Season in Review: Fresno Grizzlies

For Fresno, 2005 was just another year of roster instability never letting the team be able to get any momentum. At least they had a couple of big name prospects, for a little while.

Final Record: 68-76 (T-2nd in division, T-10th Overall in the Pacific Coast League)

What Went Right: Todd Linden finally figured it out, at least at the AAA level. Older prospects like Jack Taschner, Doug Clark and Mike Cervenak had very strong years. Solid AAA journeyman made up the heart of the team. Mid and late season callups like Seung Song, Kevin Frandsen, Angel Chavez and Brian Wilson did well.

What Went Wrong: The San Francisco Giants went with a youth movement midseason, raiding the Grizzlies roster often. Top prospect Matt Cain had a rough year in the PCL. Another top pitcher, Patrick Misch, had an even worse year. They are in the same division as the perennial champion Sacramento Rivercats.

Team MVP: Todd Linden (.321/.437/.682) with 30 HR in only 95 games.

Team Cy Young: Matt Cain (10-5, 4.39 ERA, 176 K’s in 145.2 IP)

For Fresno, it was all about being the Giants’ top farm club this year. As San Francisco suffered injuries and released older players, the Grizzlies continuously lost their best players throughout the season.

The team’s heart for the first half of the year was the outfield, anchored by right fielder Todd Linden. When he wasn’t in the majors, Linden was dominating the PCL, fighting for the league lead in most categories including home runs. Doug Clark, a 29 year old former prospect, also had a breakout year, batting .316 with 13 home runs and 29 stolen bases. Adam Shabala kicked in 14 home runs and 35 stolen bases as well.

The infield was anchored by mostly minor league veterans. Brian Dallimore remained a Fresno fixture, playing 100 games in the valley with a .302 batting average. He was joined by 28 year old Mike Cervenak, who played both first and third much of the year. Utilityman Micky Lopez was also one of the team’s most consistent presences, playing 113 games and batting .286. Between them was Angel Chavez, a 24 year old shortstop who was called up from San Jose in May. Chavez posted a respectable .281 average with 11 home runs. With them, and mostly consistent offensive production from the outfield even after Linden was promoted, the offense wasn’t too bad.

The pitching, however, was a different story. Fresno started the year with 3 big prospects: Matt Cain, Patrick Misch and Brad Hennessey in the rotation, and Kevin Correia as the closer. Cain cruised for a month before running into trouble with walks and home runs, which plagued him much of the year. Misch had even more problems, managing a 6.35 ERA through 19 games and a 3-9 record, walking 40 and striking out just 69 in 102.0 IP before being demoted to AA Norwich. And Hennessey had a 5.19 ERA through 11 games between promotions to San Francisco before sticking up there for good.

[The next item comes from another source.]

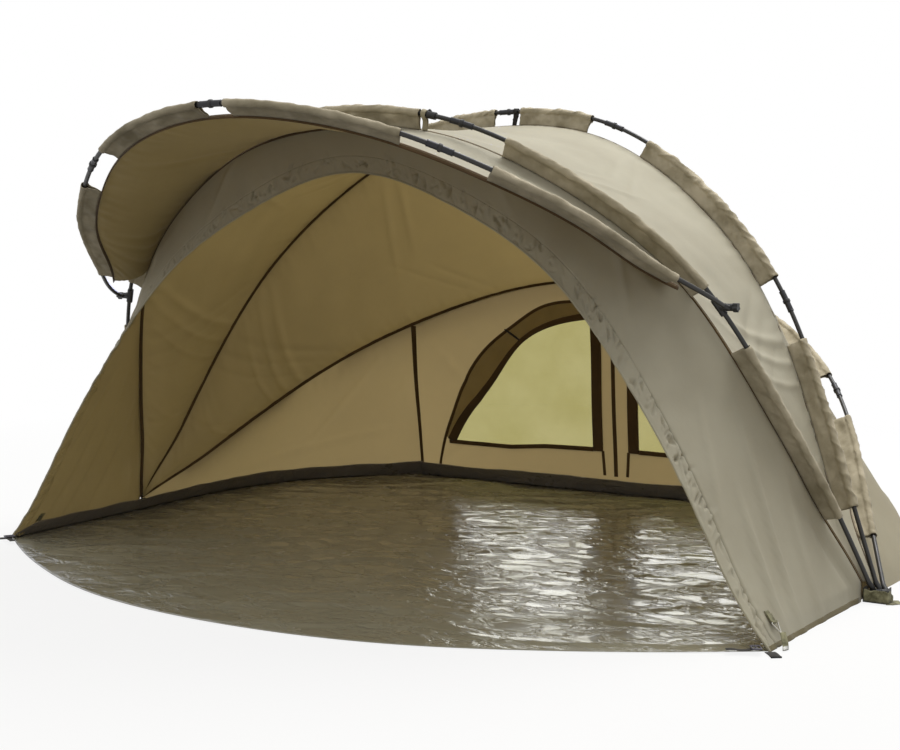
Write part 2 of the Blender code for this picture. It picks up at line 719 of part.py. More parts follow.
def window_cutter(name, sign, grow):
    """A prism through the rear wall in the outline of one window, larger by grow all round."""
    wide = WINDOW_OUTER - WINDOW_INNER
    corners = [(WINDOW_INNER + wide * x, WINDOW_SILL + WINDOW_HEIGHT * z) for x, z in WINDOW_SHAPE_SHARES]
    outline = [(WINDOW_INNER, WINDOW_SILL), *spline(corners, WINDOW_STATIONS)]
    middle = np.array(outline).mean(axis=0)
    grown = []
    for point in outline:
        away = np.array(point) - middle
        grown.append(np.array(point) + away / np.linalg.norm(away) * grow)
    prism = flat_outline(name, [(sign * x, z) for x, z in grown], REAR_Y, home=cutters)
    prism.rotation_euler = (math.pi / 2, 0, 0)
    prism.location = (0, REAR_Y, 0)
    return prism


def build_walls():
    """Side walls and the rear wall with its two windows, from the rear rib down to the ground."""
    rib = RIBS["rear"]
    corners = [run_at(rib["path"], sign * WALL_CORNER_SHARE * REAR_FOOT) for sign in (-1, 1)]
    for side, sign in (("left", -1), ("right", 1)):
        top = edge_of("rear", 1, *((rib["start"], corners[0]) if sign < 0 else (corners[1], rib["finish"])))
        top = resampled(top if sign < 0 else top[::-1], WALL_STATIONS)
        bottom = side_line(sign)
        for edge in (top, bottom):
            edge[-1] += (edge[-2] - edge[-1]) / np.linalg.norm(edge[-2] - edge[-1]) * SEW_GAP
        panel(f"side_wall_{side}", top, bottom, (KHAKI, 0.8), steps=WALL_STEPS)
    top = resampled(edge_of("rear", 1, *corners), WALL_STATIONS)
    bottom = rear_line()
    wall = panel("rear_wall", top, bottom, (KHAKI, 0.8), steps=WALL_STEPS)
    for side, sign in (("left", -1), ("right", 1)):
        boolean(wall, window_cutter(f"window_hole_{side}", sign, SEW_GAP), "DIFFERENCE")
        window = panel(f"window_{side}", top, bottom, (WINDOW, 0.2), steps=WALL_STEPS)
        boolean(window, window_cutter(f"window_cut_{side}", sign, 0), "INTERSECT")


def build_roof():
    """The two roof panels between the three ribs, and the canopy between front rib and peak rib."""
    for name, ahead, back in (("roof_front", "front", "mid"), ("roof_rear", "mid", "rear")):
        first = resampled(edge_of(ahead, 1, RIBS[ahead]["start"], RIBS[ahead]["finish"]), PANEL_STATIONS)
        last = resampled(edge_of(back, -1, RIBS[back]["start"], RIBS[back]["finish"]), PANEL_STATIONS)
        panel(name, first, last, (KHAKI, 0.8), ROOF_SAG)
    first = resampled(edge_of("peak", 1, RIBS["peak"]["start"], RIBS["peak"]["finish"]), PANEL_STATIONS)
    end = FRONT_SLEEVE_SHARES[1][0] * FRONT_FOOT - SEAM_DEPTH
    last = edge_of("front", -1, run_at(front, -end), run_at(front, end))
    panel("peak_canopy", first, resampled(last, PANEL_STATIONS), (KHAKI, 0.8), PEAK_SAG)


def arch_line(count):
    """The door opening's edge from the left front corner, over the top, to the right one."""
    flat = arch_outline(FRONT_CORNER_X, ARCH_HEIGHT, ARCH_SHAPE_SHARES, count)
    return np.c_[flat[:, 0], FRONT_CORNER_Y + ARCH_LEAN * flat[:, 1], flat[:, 1] + HEM_LIFT]


def build_surround():
    """The front panel round the door opening, from the front rib's tape to the opening's edge."""
    rib = RIBS["front"]
    drop = TAPE_WALL / 2 + FABRIC / 2 + 2 * SEW_GAP
    edge = stretch(front, rib["start"], rib["finish"], rib["seam"] + inward(front, FRONT_LEAN) * drop)
    hem = np.array([CORNER_X, -CORNER_Y, HEM_LIFT])
    edge = np.vstack([hem * np.array([-1, 1, 1]), edge, hem])
    arch = arch_line(len(edge) - 1)
    rows = [blend_row(arch, edge, i / SURROUND_STEPS) for i in range(SURROUND_STEPS + 1)]
    sheet("door_surround", rows, (KHAKI, 0.8))
    return np.array(rows)


def surface_place(rows, height, setback, sign):
    """A point, its outward normal and its downward direction on the surround, beside one front corner."""
    half = len(rows[0]) // 2
    arch, behind = (row[:half:-1] * np.array([sign, 1, 1]) for row in rows[:2])
    stations = np.arange(len(arch))
    at = np.interp(height, arch[:, 2], stations)
    point, back = (read_at([at], stations, row)[0] for row in (arch, behind))
    back -= point
    back /= np.linalg.norm(back)
    down = read_at([at / 2], stations, arch)[0] - point
    down -= back * (down @ back)
    down /= np.linalg.norm(down)
    outward = np.cross(back, down)
    outward *= np.sign(outward[0] * sign)
    return point + back * setback, outward, down


def place_flat(made, centre, outward, down):
    """Turns a flat piece drawn in its XY plane so that -Y points down and Z points outward."""
    up = Vector(-down)
    out = Vector(outward)
    made.matrix_world = Matrix.Translation(Vector(centre)) @ Matrix(
        (up.cross(out), up, out)
    ).transposed().to_4x4()


def rounded_triangle(width, length, radius):
    """A ring's wire line: a bar across the top and two legs to a point below, with round corners."""
    corners = [np.array([-width / 2, 0]), np.array([width / 2, 0]), np.array([0, -length])]
    line = []
    for i, corner in enumerate(corners):
        before = corners[i - 1] - corner
        after = corners[(i + 1) % 3] - corner
        start = corner + before / np.linalg.norm(before) * radius
        finish = corner + after / np.linalg.norm(after) * radius
        for t in (0, 0.5, 1):
            line.append(start * (1 - t) ** 2 + corner * 2 * t * (1 - t) + finish * t**2)
    return np.c_[np.array(line), np.zeros(len(line))]


def rectangle(half_width, low, high):
    """A rectangle's outline, centred across."""
    return [(-half_width, low), (half_width, low), (half_width, high), (-half_width, high)]


def build_peg_tabs(rows):
    """A webbing tab on each front corner panel, with a bent wire ring hung in its loop."""
    bore = bore_radius(RING_WIRE, HOLE_SIDES)
    loop_radius = bore + WEBBING / 2
    for side, sign in (("left", -1), ("right", 1)):
        place, outward, down = surface_place(rows, PEG_TAB_RISE, PEG_TAB_SETBACK, sign)
        centre = place + outward * (FABRIC / 2 + SEW_GAP + loop_radius) + down * PEG_TAB_LENGTH
        outline = rectangle(PEG_TAB_WIDTH / 2, 0, PEG_TAB_LENGTH)
        tab = flat_outline(f"peg_tab_{side}", outline, WEBBING, (OLIVE, 0.9))
        tab.data.transform(Matrix.Translation((0, 0, WEBBING / 2 - loop_radius)))
        place_flat(tab, centre, outward, down)
        for name, radius, length, action in (
            ("loop", loop_radius, PEG_TAB_WIDTH, "UNION"),
            ("bore", bore, PEG_TAB_WIDTH + OVERRUN, "DIFFERENCE"),
        ):
            bar = cylinder(f"peg_{name}_{side}", radius, length, (0, 0, 0))
            bar.parent = tab
            boolean(tab, bar, action)
        wire = rounded_triangle(RING_WIDTH, RING_LENGTH, RING_WIRE * 2)
        loop = tube_mesh("v_ring", wire, RING_WIRE, SLEEVE_SIDES, True)
        ring = add(f"v_ring_{side}", loop, (STEEL, 0.3, 0.9))
        place_flat(ring, centre, outward, down)


def build_straps():
    """The webbing strap on each front corner, that runs out along the ground to its peg."""
    for side, sign in (("left", -1), ("right", 1)):
        start = FABRIC / 2 + SEW_GAP
        outline = rectangle(STRAP_WIDTH / 2, start, start + STRAP_LENGTH)
        strap = flat_outline(f"front_strap_{side}", outline, WEBBING, (BLACK, 0.9))
        strap.rotation_euler = (0, 0, math.pi + sign * STRAP_TURN)
        strap.location = (sign * FRONT_CORNER_X, FRONT_CORNER_Y, WEBBING / 2)


def sheet_outline(inset):
    """The groundsheet's edge: the bowed front, then round the right side, the back and the left side."""
    wide = FRONT_CORNER_X - inset
    front_edge = arch_outline(wide, 1, SHEET_FRONT_SHARES, SHEET_FRONT_STATIONS)
    corner_y = FRONT_CORNER_Y + inset
    front_y = corner_y + (SHEET_FRONT_Y - corner_y) * front_edge[:, 1]
    bow = np.c_[front_edge[:, 0], front_y]
    right = side_line(1, inset)[:, :2]
    back = rear_line(inset)[:, :2][::-1]
    left = side_line(-1, inset)[::-1, :2]
    return bow, np.vstack([bow[-1], right, back[1:-1], left, bow[0]])


def build_groundsheet():
    """The groundsheet: a flat floor, with a lip that leans in and rises from the door to the back."""
    bow, rim = sheet_outline(SHEET_INSET)
    floor = flat_outline("groundsheet", [*bow[1:-1], *rim], SHEET_WALL, (PVC, 0.25))
    floor.location = (0, 0, SHEET_WALL / 2)
    rim = sheet_outline(SHEET_INSET + SHEET_WALL)[1]
    share = np.clip((rim[:, 1] - FRONT_CORNER_Y) / (REAR_Y - FRONT_CORNER_Y), 0, 1)
    height = LIP_FRONT + (LIP_REAR - LIP_FRONT) * share**1.5
    along = np.gradient(rim, axis=0)
    inside = np.c_[-along[:, 1], along[:, 0]]
    inside /= np.linalg.norm(inside, axis=1)[:, None]
    foot = np.c_[rim, np.full(len(rim), SHEET_WALL / 2)]
    top = np.c_[rim + inside * (height * LIP_LEAN_SHARE)[:, None], height]
    lip = add("lip", grid_mesh("lip", [foot, top]), home=cutters)
    solid = lip.modifiers.new("thickness", "SOLIDIFY")
    solid.thickness = SHEET_WALL
    solid.offset = 0
    boolean(floor, lip, "UNION")


FOLDS = (
    ("rear_fold", ("pole_rear", "ferrule_rear", "sleeve_rear", "roof_rear")),
    ("mid_fold", ("pole_mid", "ferrule_mid", "sleeve_mid", "roof_front")),
    ("front_fold", ("pole_front", "ferrule_front", "sleeve_front", "bracket", "boss", "knob", "bolt",
                    "door_surround", "peak_canopy", "peg", "v_ring")),
    ("peak_fold", ("pole_peak", "ferrule_peak", "sleeve_peak")),
)


def hang_on_folds():
    """Parents each rib's pieces, and their cutters, to an empty on the axis that the rib turns on.

    The empties are nested, because each rib is counted from the one behind it.
    """
    before = None
    before_place = Vector()
    for name, starts in FOLDS:
        pivot = Vector((0, 0, HINGE_HEIGHT))
        if name == "peak_fold":
            pivot = Vector(BRACKET_PLACE * np.array([0, 1, 1]))
        empty = bpy.data.objects.new(name, None)
        tent.objects.link(empty)
        empty.parent = before
        empty.location = pivot - before_place
        for piece in [*tent.objects, *cutters.objects]:
            if piece.name.startswith(starts) and piece.parent is None:
                piece.parent = empty
                piece.matrix_parent_inverse = Matrix.Translation(-pivot)
        before = empty
        before_place = pivot


def build():
    """The whole tent."""
    for label, rib in RIBS.items():
        build_rib(label, rib)
    for side, sign in (("left", -1), ("right", 1)):
        build_hinge(side, sign)
        build_bracket(side, sign)
        build_knob(side, sign)
    build_walls()
    build_roof()
    build_peg_tabs(build_surround())
    build_straps()
    build_groundsheet()
    hang_on_folds()


build()
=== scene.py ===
"""A one-person bivvy tent, dressed over its CAD frame.

Three pole ribs turn on two ground hinges, a fourth rib holds the porch out, and coated cloth is stretched
between them over a glossy groundsheet. Everything is in metres, with +Z up and the door towards -Y.
"""
import math

import bpy
import numpy as np
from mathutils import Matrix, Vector


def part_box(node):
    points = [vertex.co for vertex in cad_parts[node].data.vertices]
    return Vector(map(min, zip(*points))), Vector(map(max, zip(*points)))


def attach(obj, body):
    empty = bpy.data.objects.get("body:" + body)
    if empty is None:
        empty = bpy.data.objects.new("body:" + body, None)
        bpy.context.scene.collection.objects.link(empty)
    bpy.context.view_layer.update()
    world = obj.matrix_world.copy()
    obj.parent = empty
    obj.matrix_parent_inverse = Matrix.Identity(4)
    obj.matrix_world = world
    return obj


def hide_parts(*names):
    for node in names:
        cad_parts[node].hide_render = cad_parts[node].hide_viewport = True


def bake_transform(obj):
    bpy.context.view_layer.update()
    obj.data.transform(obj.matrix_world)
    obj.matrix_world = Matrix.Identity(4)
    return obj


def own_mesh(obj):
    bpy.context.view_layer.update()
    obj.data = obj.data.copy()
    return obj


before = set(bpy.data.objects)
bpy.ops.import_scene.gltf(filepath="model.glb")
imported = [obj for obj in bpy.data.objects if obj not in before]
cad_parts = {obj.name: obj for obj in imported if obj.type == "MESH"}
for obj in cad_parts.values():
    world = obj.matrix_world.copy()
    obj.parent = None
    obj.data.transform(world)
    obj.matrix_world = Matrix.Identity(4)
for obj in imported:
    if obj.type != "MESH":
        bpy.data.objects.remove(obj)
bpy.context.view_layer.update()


# Studio: a plain white floor that keeps the tent's soft shadow, under an even white sky. One large soft lamp
# hangs high on the camera's right. A bluer one stands far behind the tent, and its light comes through the
# windows and the cloth.

def linear(code):
    """An sRGB hex colour as linear RGBA: v / 12.92 up to 0.04045, and ((v + 0.055) / 1.055)^2.4 above it."""
    values = np.array([int(code[i:i + 2], 16) for i in (1, 3, 5)]) / 255
    return (*np.where(values <= 0.04045, values / 12.92, ((values + 0.055) / 1.055) ** 2.4), 1.0)


def node(tree, kind, settings=None, links=None):
    """One node. Settings go to its properties or sockets, and links join other nodes to its sockets."""
    made = tree.nodes.new(kind)
    for key, value in (settings or {}).items():
        if isinstance(key, str) and hasattr(made, key):
            setattr(made, key, value)
        else:
            made.inputs[key].default_value = value
    for key, source in (links or {}).items():
        output = source.outputs[0] if isinstance(source, bpy.types.Node) else source
        tree.links.new(output, made.inputs[key])
    return made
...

The majority of the starting duties then fell on a couple of major league vets trying to resurrect their careers. Brian Cooper stared 21 games with a 4.53 ERA, while Matt Kinney arrived mid-season, and despite a couple of strong streaks, had a 5.21 ERA. Both pitchers went 7-8. Mid-season callup Seung Song, a minor league free agent cut by two different teams in the offseason coming off of an injury, had a 4.42 ERA in 10 starts, and sometimes looked great, sometimes not.

The bullpen was the same story. Kevin Correia was a great closer for about a month, and then imploded. However, after making 2 strong starts, he was off to San Francisco. Jack Taschner took on some of the closing duties between callups, getting a team leading 10 saves, and putting up a team best 1.64 ERA, but he of course was SF bound, as was Jeremy Accardo and Scott Munter.

Some bright spots for the future came from some late season callups. Second Baseman Kevin Frandsen, who’d started the year in San Jose, came up to Fresno in August and stayed hot, batting .351 with 10 doubles and 2 home runs in 20 games. Meanwhile, closer Brian Wilson, who started the year in Augusta, did well in Fresno though he did hit some bumps. Wilson had a 3.97 ERA in 9 appearances in AAA.

The futures for most of these players are hard to figure, but probably not with the Giants. Most of those who were ready for the majors have already been called up. And while Frandsen and Wilson will probably return to AAA in 2006, much of the rest of the team are older non-prospects and probable free agents. With some decent prospects coming up from Norwich (particularly outfielders) many may be looking for gigs elsewhere next year.